SIMFEROPOL, Ukraine (AP) - The Ukrainian region of Crimea votes Sunday in a hastily organized referendum to break away and join Russia, in defiance of broad condemnation from the international community, which has described the process as illegitimate.

Moscow-backed politicians in Crimea, a territory of 2 million people, argue the move will ensure the local population protection from radical nationalism that they say surged after President Viktor Yanukovych was forced to flee Ukraine. No immediate proof of specific threats has been produced, however, and the leadership in Kiev describes what is happening in Crimea as a crude land grab.



Ukraine's territorial uncertainty has its roots in the protests that led to the downfall of Yanukovych, who enjoyed support from the Kremlin and had his base of support in the mainly ethnic Russian-populated southeast. The demonstrations began in November when Yanukovych abruptly refused to sign a long-anticipated political association and free trade agreement with the European Union, opting instead for closer ties with Russia.

Weeks of peaceful rallies were punctured by bursts of violence, which culminated with the death of dozens of protesters in late February.

A peace deal between the government and opposition was overseen by EU diplomats, but that arrangement was overtaken within days when protesters took control of the capital, Kiev, and police abandoned posts. The parliament voted to remove the president from power and soon appointed a replacement.

An early proposal in the new parliament that would have seen the status of the Russian language downgraded was greeted with alarm in some parts of the country. Russia has also loudly expressed indignation over what it claims is the inexorable rise of radical nationalist groups, a concern that critics suggest is an exercise in disingenuousness.

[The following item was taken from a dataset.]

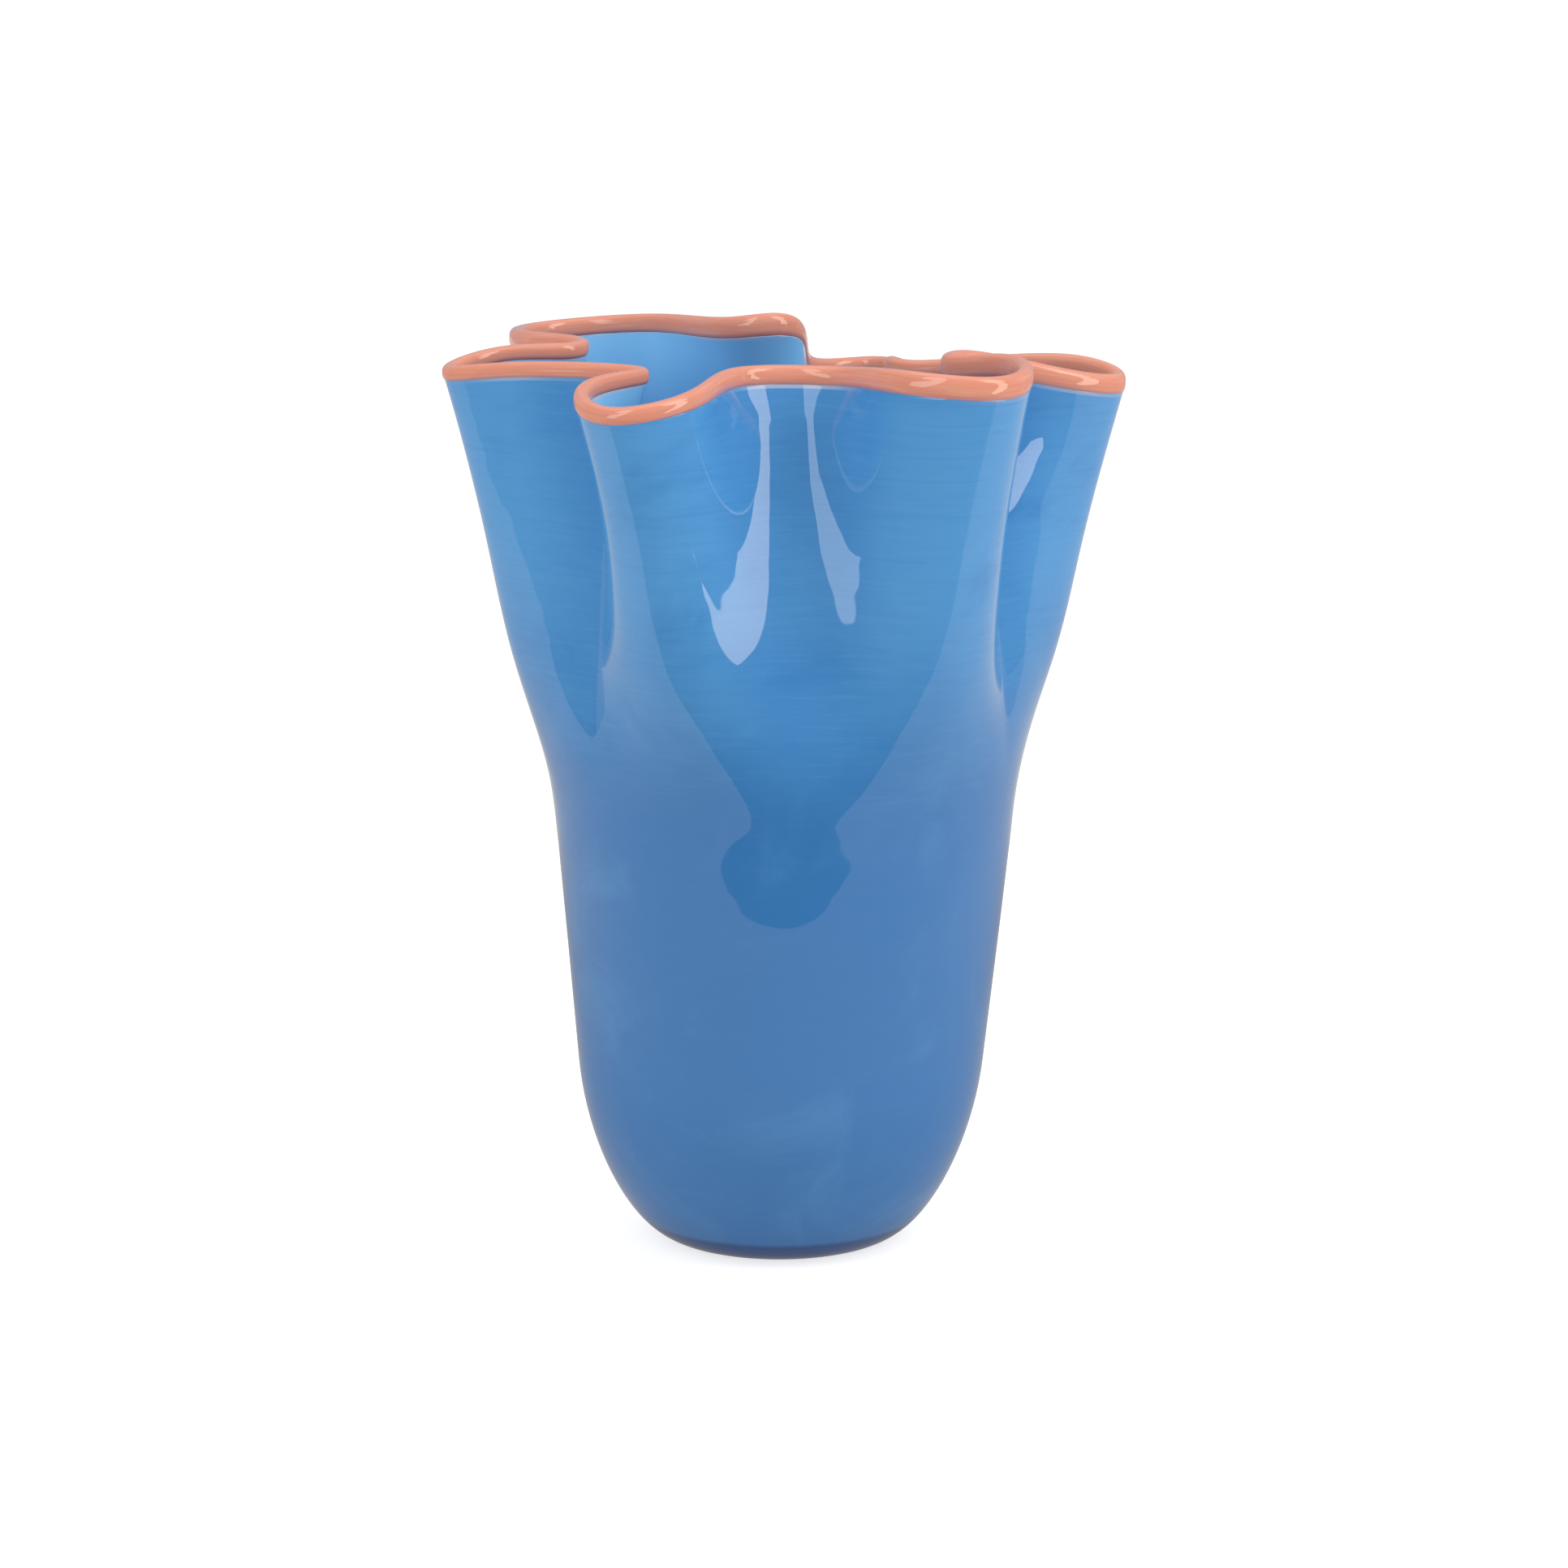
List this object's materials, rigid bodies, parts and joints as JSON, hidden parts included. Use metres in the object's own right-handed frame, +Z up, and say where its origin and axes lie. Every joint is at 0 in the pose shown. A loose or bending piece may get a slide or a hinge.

The referendum ballot will feature two questions: One, to grant Crimea greater autonomy within Ukraine. The other, which is widely expected to secure the bulk of support, envisions annexation by Russia.

What little actual campaigning there's been in Crimea has taken place under the often menacing gaze of local militia forces, as well as heavily armed troops under apparent command from Moscow. In the face of overwhelming evidence, Russia denies it has deployed any troops.

The pro-annexation message has been crude but effective, and is aimed at instilling alarm over the new Ukrainian government's purported design to marginalize the country's ethnic Russian population.

One billboard showed two maps of Crimea: one emblazoned in the tricolor of the Russian flag. The other shows it against a crimson background and stamped with a swastika.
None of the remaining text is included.